Even so, the trust experiment is problematic. With just six years left to make the preserve self-sufficient, the trustees are looking to recreation and development to finance its management, but no comprehensive management plan has been produced despite a legislative mandate to complete one quickly. The trustees have not invested in basic infrastructure, such as a water system or visitor center. Planning for public access won’t be complete before 2012, and the trust’s private insurance policy limits the number of people on the preserve. Meanwhile, the public continues to look at Valle Caldera’s spectacular grasslands and forests from across the boundary fence, just as they did in its decades of private ownership.

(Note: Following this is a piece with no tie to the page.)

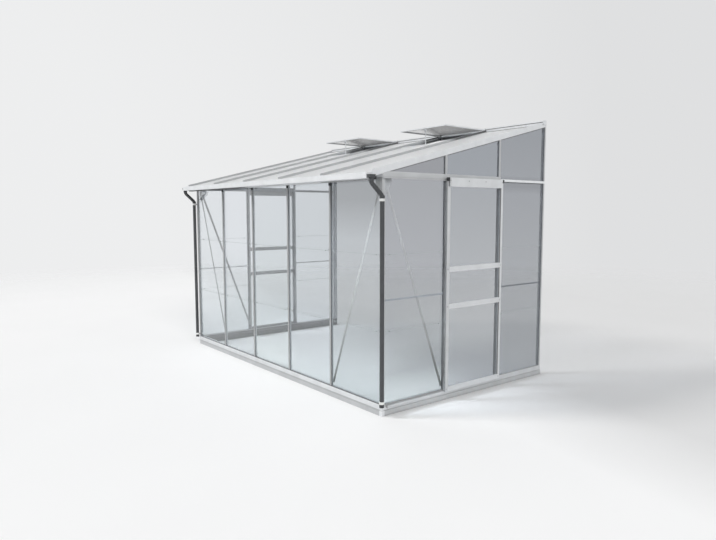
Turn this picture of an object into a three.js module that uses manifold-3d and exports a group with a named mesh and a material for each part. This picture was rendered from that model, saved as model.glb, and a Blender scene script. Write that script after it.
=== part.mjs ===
import * as THREE from 'three';
import * as BufferGeometryUtils from 'three/addons/utils/BufferGeometryUtils.js';
import Module from 'manifold-3d';

const wasm = await Module();
wasm.setup();

// Lean-to greenhouse. Millimetres, +Z up, +Y towards the wall it leans on, +X to the right.
// The origin is on the ground, in the middle of the greenhouse.
// d is the distance outwards from the plane of a wall's glass, n the height above the
// underside of the roof bars, and reach the distance out from the wall that carries it.
// A drop is measured down from the eaves, and a rise up from what carries the piece.

// Overall layout
const bayPitch = 620;
const frontBays = 5;
const gableDepth = 1850;
const eavesHeight = 1720;
const roofRiseShare = 0.25;
const gutterReach = 158;
const fitGap = 0.3;

// Glass
const glassThickness = 3;
const lapHeight = 14;
const lapProud = 2.5;
const lapInset = 16;
const paneRow = 546;
const firstLap = 614;

// Glazing bar of the walls
const capHalf = 10;
const capOuter = 8;
const neckHalf = 3;
const flangeHalf = 10;
const flangeWall = 2.3;
const webHalf = 1.5;
const headHalf = 5;
const headDepth = 4;
const barInner = 18;

// Roof bars
const roofBarDepth = 44;
const roofFlangeTop = 22;
const roofFlangeWall = 3;
const roofFootHalf = 7;
const roofFootDepth = 3;
const roofCapWall = 3;
const roofNoseHalf = 4;
const roofNoseStart = 50;
const endBarWall = 3;
const endLegInner = 4;
const endFlangeInner = 12;
const endLipReach = 6;

// Base frame
const baseHeight = 40;
const baseOuter = 16;
const sillHeight = 81;
const sillOuter = 12;
const baseWall = 3;
const sillInner = 30;
const grooveDepth = 15;
const grooveOuter = 4.5;
const grooveInner = 1;

// Corner post and wall post
const cornerLeg = 16;
const cornerRadius = 5;
const wallPostCap = 16;
const wallPostSolid = 10;
const wallPostFlange = 34;
const wallPostInner = 36;
const wallPlate = 2.5;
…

“This management experiment has been a solution in search of a problem,” says Dr. Tom Jervis with the citizen watchdog group Caldera Action. “They set up their grand experiment with a short time frame, then let it languish in the hands of people who have little idea how to manage public lands.”

No other piece of federal land outside of the Presidio in San Francisco operates under a financial self-sufficiency provision. Because the preserve is outside the purview of any public land agency, its trustees are answerable only to the secretary of Agriculture, and none of them has weighed in on the preserve’s management. The public must resort to taking its grievances to Congress or the courts.

With the failure of the financial self-sufficiency requirement all but certain, conservation groups and other organizations see an urgent need to safeguard this landscape. “The legislation says the preserve will become national forest land in 2015 if financial self-sufficiency is not achieved,” says Caldera Action’s Monique Schoustra. “This is a nightmare scenario, since the national forest lands surrounding the preserve are overrun with cattle, off-road vehicles, and have minimal law enforcement. The place is special, world-class even, and needs high quality management and protection for ever-increasing numbers who want to visit.”

Caldera Action is pressing legislation that would transfer the area to the National Park Service as a preserve where hunting and fishing would be allowed and education and scientific research would be a core mission. With no champions of the trust experiment left in the New Mexico congressional delegation, Caldera Action and its allied groups feel optimistic that the National Park Service arrowhead may soon grace signs in the Valles Caldera National Preserve.